Muchos acompañaron este proyecto y muchos más creyeron en él, pero no funcionó, no tanto debido a la mala gestión económica, como porque una parte finalmente mayoritaria de la sociedad resultó inasimilable (bien pensados, en Argentina los populismos son tan intensos cuanto lo son sus resistencias).
La ilusión de Macri fueron las inversiones.
Macri confió en que su llegada al gobierno, junto al conjunto de câmbios económicos acertados impuestos en los primeros meses, dispararía una onda de inversiones que daría un impulso diferente a la economía argentina.
Parecía tener sentido: se instalaba un nuevo espíritu político y económico que, junto a los cambios de esa primera etapa, proporcionaría un set de incentivos a la inversión. Pero no fue así.
Y no lo fue porque, en realidad, la Argentina sigue siendo la misma. Es verdad que el contexto internacional cambió mucho y adversamente; pero la inversión extranjera no dejó de venir por eso.
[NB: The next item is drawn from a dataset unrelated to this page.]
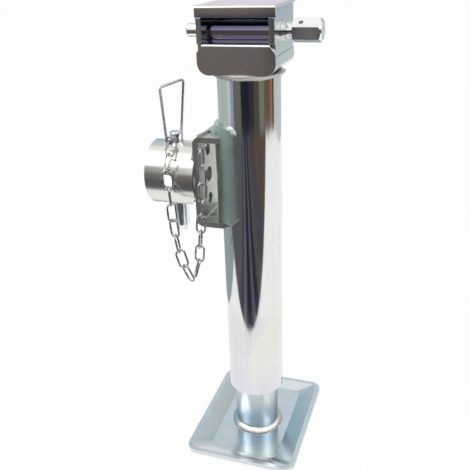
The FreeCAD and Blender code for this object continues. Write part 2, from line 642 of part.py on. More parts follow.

Importa más la propia economía argentina reducida y cerrada, el mismo estado en desequilibrio, la misma puja distributiva, los mismos costos de transacción, el mismo cuadro institucional.
En el fondo, esta no es la Argentina de Mauricio sino la de Franco, no es la de Vidal sino la de Baradel, no es la de Marangoni sino la de Espinoza.
Para dejarla atrás sería necesario hacer algo que Macri aún puede hacer: abandonar la ilusión y reunir liderazgo y fuerza política e institucional para cambiar los pilares básicos de nuestra economía y sus instituciones.
Y conseguir que las creencias colectivas se alteren, acompañando un caminho de plazos largos y que requiere que la cooperación no sea destruida por la competencia política. Menuda tarea.
*Politólogo e investigador del CONICET.